------ STORED DATA

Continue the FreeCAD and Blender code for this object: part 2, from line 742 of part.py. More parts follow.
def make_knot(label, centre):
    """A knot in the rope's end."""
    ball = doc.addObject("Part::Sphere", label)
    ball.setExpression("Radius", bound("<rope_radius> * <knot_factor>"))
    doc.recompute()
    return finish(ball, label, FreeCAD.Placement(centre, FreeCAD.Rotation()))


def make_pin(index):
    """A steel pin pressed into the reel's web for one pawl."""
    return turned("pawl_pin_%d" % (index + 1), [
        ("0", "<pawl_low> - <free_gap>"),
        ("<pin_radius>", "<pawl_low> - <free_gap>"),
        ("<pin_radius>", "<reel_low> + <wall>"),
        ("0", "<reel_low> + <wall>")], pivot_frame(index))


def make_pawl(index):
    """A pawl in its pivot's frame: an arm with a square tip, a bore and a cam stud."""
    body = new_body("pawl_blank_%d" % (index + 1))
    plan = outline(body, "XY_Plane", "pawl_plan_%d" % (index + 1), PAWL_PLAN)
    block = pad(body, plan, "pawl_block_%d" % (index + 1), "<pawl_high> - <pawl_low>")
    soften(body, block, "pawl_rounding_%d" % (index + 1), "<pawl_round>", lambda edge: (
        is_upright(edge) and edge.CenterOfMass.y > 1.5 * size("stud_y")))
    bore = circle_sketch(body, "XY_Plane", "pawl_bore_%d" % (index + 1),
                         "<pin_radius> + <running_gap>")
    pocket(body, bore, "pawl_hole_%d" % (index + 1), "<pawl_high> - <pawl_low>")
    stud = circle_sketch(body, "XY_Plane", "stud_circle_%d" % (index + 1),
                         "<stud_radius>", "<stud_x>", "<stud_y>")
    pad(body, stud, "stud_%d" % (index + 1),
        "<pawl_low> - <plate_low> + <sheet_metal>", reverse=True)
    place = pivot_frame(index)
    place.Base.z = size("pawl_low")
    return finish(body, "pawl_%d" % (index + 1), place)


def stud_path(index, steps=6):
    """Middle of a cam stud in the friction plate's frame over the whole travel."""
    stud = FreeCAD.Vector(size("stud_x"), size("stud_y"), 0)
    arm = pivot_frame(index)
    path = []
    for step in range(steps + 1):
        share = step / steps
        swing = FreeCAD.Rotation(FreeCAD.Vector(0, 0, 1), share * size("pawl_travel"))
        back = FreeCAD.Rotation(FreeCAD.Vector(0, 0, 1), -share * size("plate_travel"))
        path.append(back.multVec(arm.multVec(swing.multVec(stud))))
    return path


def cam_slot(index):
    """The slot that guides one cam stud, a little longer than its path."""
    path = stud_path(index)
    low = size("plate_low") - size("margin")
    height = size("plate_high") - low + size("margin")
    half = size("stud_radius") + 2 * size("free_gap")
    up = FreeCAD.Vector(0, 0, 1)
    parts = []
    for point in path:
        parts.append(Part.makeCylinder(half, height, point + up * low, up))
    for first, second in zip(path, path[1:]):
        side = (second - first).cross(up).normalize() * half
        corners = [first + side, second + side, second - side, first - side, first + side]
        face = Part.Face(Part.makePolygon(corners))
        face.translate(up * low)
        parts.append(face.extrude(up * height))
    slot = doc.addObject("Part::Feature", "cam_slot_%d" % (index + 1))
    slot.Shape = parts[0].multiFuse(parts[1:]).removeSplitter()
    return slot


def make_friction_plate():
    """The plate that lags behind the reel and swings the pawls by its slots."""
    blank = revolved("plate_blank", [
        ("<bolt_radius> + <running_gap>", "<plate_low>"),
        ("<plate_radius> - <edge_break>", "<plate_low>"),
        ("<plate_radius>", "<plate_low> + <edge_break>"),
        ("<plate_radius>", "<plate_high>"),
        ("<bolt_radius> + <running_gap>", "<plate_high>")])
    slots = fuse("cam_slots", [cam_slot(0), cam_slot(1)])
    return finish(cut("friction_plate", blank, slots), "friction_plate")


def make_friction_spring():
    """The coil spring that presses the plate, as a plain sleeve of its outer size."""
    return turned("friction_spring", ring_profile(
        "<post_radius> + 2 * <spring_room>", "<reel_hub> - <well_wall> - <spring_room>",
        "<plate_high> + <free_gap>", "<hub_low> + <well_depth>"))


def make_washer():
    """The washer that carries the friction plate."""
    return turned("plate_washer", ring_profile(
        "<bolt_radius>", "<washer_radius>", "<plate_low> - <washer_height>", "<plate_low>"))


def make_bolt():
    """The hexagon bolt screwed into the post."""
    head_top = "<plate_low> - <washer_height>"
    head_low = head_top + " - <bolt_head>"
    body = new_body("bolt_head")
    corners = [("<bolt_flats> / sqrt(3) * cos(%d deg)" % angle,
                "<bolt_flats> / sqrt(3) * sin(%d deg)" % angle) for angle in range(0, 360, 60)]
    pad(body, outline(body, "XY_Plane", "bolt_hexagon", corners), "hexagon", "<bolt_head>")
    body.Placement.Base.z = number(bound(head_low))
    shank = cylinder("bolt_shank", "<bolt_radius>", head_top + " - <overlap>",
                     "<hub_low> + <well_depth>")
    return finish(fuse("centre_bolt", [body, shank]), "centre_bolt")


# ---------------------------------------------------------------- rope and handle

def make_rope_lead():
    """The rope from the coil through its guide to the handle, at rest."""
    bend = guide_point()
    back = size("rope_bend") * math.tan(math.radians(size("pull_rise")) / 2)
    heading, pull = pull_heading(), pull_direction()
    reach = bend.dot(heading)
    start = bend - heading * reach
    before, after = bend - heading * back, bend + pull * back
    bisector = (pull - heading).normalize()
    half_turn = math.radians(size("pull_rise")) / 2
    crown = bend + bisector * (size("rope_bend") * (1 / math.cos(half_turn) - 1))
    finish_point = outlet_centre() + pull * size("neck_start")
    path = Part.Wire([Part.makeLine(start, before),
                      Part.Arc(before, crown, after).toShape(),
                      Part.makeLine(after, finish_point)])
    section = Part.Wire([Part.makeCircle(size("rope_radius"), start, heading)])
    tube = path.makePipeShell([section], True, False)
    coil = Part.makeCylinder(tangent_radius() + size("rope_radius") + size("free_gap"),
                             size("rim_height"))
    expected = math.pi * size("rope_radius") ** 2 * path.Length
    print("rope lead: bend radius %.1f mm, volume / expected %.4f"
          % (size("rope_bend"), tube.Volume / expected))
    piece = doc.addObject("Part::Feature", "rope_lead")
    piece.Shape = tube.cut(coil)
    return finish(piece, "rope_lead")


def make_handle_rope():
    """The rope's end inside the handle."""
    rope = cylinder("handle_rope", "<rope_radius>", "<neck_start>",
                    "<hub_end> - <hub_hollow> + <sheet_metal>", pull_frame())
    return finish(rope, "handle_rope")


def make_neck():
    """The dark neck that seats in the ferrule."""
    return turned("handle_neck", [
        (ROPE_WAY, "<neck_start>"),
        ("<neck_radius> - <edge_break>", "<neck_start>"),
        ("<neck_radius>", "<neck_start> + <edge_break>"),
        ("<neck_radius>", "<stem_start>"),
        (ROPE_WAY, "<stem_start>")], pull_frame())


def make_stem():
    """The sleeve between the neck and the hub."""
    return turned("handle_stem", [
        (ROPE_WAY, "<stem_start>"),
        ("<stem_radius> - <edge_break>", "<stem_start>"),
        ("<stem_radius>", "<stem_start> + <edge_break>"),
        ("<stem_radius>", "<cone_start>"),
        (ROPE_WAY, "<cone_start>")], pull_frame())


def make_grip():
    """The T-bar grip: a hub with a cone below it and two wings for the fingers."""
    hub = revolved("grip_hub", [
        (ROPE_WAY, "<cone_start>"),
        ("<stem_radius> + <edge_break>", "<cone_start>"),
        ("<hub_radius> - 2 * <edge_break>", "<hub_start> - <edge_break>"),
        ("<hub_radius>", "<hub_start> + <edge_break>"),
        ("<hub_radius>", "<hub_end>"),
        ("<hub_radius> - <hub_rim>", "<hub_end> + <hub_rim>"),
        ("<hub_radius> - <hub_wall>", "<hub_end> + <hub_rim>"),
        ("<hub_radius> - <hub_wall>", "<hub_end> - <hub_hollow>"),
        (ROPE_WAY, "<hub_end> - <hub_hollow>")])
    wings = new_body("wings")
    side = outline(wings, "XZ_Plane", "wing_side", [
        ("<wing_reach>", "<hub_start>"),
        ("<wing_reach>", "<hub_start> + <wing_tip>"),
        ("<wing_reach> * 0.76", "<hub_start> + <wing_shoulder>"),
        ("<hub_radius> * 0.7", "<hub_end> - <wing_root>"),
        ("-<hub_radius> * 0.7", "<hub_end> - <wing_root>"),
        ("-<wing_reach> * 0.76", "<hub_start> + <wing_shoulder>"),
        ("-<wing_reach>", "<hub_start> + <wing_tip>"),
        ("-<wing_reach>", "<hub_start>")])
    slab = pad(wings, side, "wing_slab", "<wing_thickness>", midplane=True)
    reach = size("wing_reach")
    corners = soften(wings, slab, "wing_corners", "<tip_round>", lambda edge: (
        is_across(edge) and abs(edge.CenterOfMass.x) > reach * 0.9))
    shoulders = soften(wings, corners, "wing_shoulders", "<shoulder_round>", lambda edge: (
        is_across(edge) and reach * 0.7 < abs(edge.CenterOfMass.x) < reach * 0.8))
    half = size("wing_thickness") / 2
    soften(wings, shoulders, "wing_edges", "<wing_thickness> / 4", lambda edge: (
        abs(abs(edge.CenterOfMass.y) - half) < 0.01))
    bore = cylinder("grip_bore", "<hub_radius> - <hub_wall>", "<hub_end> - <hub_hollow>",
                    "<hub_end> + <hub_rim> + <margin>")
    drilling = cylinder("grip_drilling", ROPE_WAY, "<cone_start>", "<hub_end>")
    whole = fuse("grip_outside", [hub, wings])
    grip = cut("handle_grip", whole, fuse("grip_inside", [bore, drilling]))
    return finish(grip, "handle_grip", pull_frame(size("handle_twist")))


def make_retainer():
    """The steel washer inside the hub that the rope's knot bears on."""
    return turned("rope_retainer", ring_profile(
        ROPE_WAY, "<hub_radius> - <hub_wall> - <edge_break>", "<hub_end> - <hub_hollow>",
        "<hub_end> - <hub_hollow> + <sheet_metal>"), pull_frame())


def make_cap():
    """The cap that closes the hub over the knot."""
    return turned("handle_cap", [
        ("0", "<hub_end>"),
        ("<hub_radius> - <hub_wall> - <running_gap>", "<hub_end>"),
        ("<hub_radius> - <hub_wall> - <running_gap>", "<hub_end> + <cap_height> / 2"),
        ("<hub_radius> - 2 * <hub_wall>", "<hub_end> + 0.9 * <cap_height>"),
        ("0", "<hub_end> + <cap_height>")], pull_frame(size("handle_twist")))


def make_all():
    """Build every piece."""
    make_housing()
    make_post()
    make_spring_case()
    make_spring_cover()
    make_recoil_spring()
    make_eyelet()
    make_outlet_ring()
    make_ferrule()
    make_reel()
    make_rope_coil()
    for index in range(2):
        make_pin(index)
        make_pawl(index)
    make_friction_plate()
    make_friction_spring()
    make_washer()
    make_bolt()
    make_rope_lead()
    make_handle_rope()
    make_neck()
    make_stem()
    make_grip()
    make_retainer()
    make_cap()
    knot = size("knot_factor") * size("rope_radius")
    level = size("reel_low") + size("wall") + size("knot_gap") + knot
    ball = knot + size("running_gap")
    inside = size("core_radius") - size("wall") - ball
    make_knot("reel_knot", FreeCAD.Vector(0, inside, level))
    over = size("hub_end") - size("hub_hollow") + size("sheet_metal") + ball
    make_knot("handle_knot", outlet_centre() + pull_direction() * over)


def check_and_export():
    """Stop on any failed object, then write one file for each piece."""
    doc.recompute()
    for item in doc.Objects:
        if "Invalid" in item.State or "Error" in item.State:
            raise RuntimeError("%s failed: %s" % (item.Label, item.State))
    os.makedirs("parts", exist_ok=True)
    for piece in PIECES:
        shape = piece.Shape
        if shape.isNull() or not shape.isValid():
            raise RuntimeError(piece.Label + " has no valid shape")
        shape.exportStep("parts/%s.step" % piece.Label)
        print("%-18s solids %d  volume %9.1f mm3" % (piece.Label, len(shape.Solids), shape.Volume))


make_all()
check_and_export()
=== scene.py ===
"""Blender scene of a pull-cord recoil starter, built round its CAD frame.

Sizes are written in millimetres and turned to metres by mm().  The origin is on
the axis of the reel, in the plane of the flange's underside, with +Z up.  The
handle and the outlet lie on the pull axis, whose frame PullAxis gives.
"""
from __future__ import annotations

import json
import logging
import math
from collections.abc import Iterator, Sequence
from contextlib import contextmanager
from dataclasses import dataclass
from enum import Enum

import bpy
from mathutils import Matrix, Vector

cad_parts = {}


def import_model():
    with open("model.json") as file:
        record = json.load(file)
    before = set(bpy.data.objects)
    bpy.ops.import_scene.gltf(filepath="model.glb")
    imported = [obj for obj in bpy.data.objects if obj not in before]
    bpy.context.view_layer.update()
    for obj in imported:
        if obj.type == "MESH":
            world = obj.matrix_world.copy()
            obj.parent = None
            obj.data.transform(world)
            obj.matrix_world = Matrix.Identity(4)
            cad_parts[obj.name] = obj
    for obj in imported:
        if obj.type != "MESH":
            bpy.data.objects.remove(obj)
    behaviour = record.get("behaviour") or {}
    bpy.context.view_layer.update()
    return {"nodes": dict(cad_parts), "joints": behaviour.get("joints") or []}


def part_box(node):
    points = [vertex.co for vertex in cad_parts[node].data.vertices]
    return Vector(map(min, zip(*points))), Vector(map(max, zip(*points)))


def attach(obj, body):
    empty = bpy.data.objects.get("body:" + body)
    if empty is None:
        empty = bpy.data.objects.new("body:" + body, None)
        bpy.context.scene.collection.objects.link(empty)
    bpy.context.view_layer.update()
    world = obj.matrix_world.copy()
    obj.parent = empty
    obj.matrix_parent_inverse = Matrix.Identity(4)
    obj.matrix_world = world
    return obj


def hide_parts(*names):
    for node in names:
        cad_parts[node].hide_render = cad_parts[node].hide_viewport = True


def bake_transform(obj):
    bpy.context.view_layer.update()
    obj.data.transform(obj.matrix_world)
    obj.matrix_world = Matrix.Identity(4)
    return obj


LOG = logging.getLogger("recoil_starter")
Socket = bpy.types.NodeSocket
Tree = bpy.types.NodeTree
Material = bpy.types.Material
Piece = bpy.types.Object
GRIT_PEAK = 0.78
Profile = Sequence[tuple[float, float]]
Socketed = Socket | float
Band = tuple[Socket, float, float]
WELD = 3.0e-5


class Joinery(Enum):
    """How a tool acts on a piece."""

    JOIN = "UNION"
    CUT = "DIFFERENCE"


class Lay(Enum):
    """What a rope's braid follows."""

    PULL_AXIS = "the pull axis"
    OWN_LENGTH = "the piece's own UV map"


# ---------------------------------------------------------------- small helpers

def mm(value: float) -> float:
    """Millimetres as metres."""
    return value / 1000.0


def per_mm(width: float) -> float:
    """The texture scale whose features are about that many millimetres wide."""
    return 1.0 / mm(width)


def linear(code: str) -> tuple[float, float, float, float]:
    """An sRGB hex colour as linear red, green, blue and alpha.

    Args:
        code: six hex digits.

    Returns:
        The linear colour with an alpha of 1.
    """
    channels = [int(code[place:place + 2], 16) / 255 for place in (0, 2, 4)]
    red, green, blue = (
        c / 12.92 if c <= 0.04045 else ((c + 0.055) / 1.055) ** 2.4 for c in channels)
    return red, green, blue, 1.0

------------

_TASK OBJECTIVE_
Exactly and exclusively, reproduce the lines that start at the line containing "(piece.Label, len(shape.Solids), shape.Volume))" and end at the line containing "before = set(bpy.data.objects)", inclusive of both.

_RESPONSE FOR THIS EXERCISE_
        print("%-18s solids %d  volume %9.1f mm3" % (piece.Label, len(shape.Solids), shape.Volume))


make_all()
check_and_export()
=== scene.py ===
"""Blender scene of a pull-cord recoil starter, built round its CAD frame.

Sizes are written in millimetres and turned to metres by mm().  The origin is on
the axis of the reel, in the plane of the flange's underside, with +Z up.  The
handle and the outlet lie on the pull axis, whose frame PullAxis gives.
"""
from __future__ import annotations

import json
import logging
import math
from collections.abc import Iterator, Sequence
from contextlib import contextmanager
from dataclasses import dataclass
from enum import Enum

import bpy
from mathutils import Matrix, Vector

cad_parts = {}


def import_model():
    with open("model.json") as file:
        record = json.load(file)
    before = set(bpy.data.objects)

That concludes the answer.